Saturday, July 02, 2005

What's Going On In Iraq, part 2

My answer is still 'I don't know.' I'm still currently inclined to think that Iraq is a kind of political Rorschach test for most of us: pro-war folk tend to "see" success, anti-war folks tend to "see" failure. But I heard an interesting piece on NPR yesterday--they interviewed four people (a neo-con, a Jordanian journalist, a retired general or somesuch, and someone else), asking each to answer the question 'who's winning in Iraq?' I only listened once, but I'd summarize the answers as follows:

1. Nobody yet but it's a little more likely that we will...in about ten years.
2. Nobody.
3. They are.
4. Suicide bombers are the last weapon in their arsenal, so there's some reason for optimism.

I was a bit more pessimistic after the story than I was before it.

4 Comments:

Anonymous Anonymous said...

Totally agree about Afghanistan--another innocent slain by the Iraq war. So much opportunity down the drain.

12:59 PM  
Blogger Winston Smith said...

Gosh, I'm such an ideologically-blinded idiot...

I'm so ashamed.

The stupid principle I was stupidly appealing to goes something like this:

If I have approximately equal reason to believe experts or eyewitnesses A and B, and they give conflicting reports, and those reports are all I have to go on, then I can't know who's right.

Your point seems to go roughly like this: "But here's what expert/eyewitness A says!!! How can you be so idiotic as to not listen to A???"

My claim to lack knowledge in this matter depends on no tricky or non-standard conception of knowledge. I find it odd that you would identify that as the source of disagreement.

Perhaps I'm under-informed, but I believe myself to be non-stupid.

Perhaps this is an appropriate place to give some dialectical advice. I hope you won't mind. If someone of apparently good will says "gee, I'm genuinely puzzled about X," it probably won't help your case much to say something tantamount to "anyone who is confused about this is an idiot."

Thanks for the links, however, and I do agree about the objective measures of success/failure that you cite--that is, I agree they are good indicators.

11:56 AM  
Blogger Winston Smith said...

A,

I don't mind forcefulness, I mind self-righteous partisan blindness. I don't know that you have that affliction, but I'm starting to wonder...

You make good points on the one side of the argument. Thanks for that. You ignore, however, the evidence on the other side. Pardon my crankiness in the previous comment, but, given that I'd just been pointing out that partisans tend to look at only the arguments supporting their preferred conclusion, you might understand my irritation that you proceed to give the evidence only for your side and to suggest that only a dimwit would deny it.

The suggestion that I was using a non-standard sense of 'know' was particularly nonsensical.
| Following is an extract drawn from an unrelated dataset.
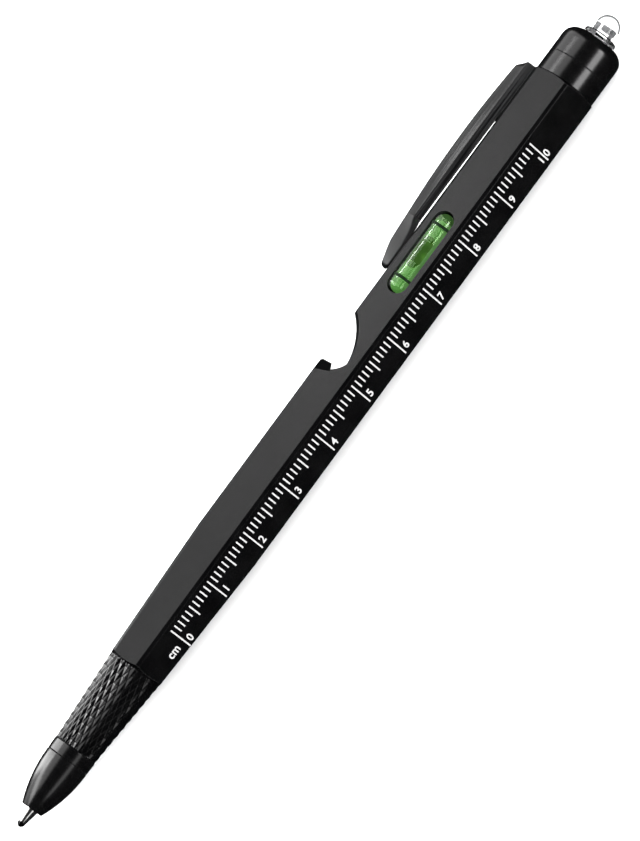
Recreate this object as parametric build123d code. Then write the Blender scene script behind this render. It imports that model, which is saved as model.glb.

There are some well-known measures that are less easily spun--MWH of electricity generated, etc.--and you do mention those, so I'm with you there. Such measures give people like you and me something objective to work with, and that's good. That way we don't have to rely completely on hearsay.

There are also eyewitnesses including ordinary Iraqis that concur with your conclusion.

What you fail to recognize--but what's crucial in this discussion--is that many experts and ordinary Iraqis deny the assertion that we are losing. That is, people far more knowledgeable than we are say that we are wrong. That can't just be dismissed by pounding on the table and sneering at them.

IMHO, the preponderance of evidence indicates that things are going badly in Iraq.

What I deny is that it is obvious that we are losing the war, and that only a fool would think otherwise.

Perhaps that's true, but I don't see it. Partisan blindness is the order of the day, and my suspicion is that it's driving the apparently unwarranted certainty I see on both sides of this debate.

7:23 AM  
Blogger Winston Smith said...

p.s.: I wasn't taking personal offense at the comment. I don't really have the *get offended* gene. But it bugs me that everybody's so certain about what's going on over there--but they disagree about what it is.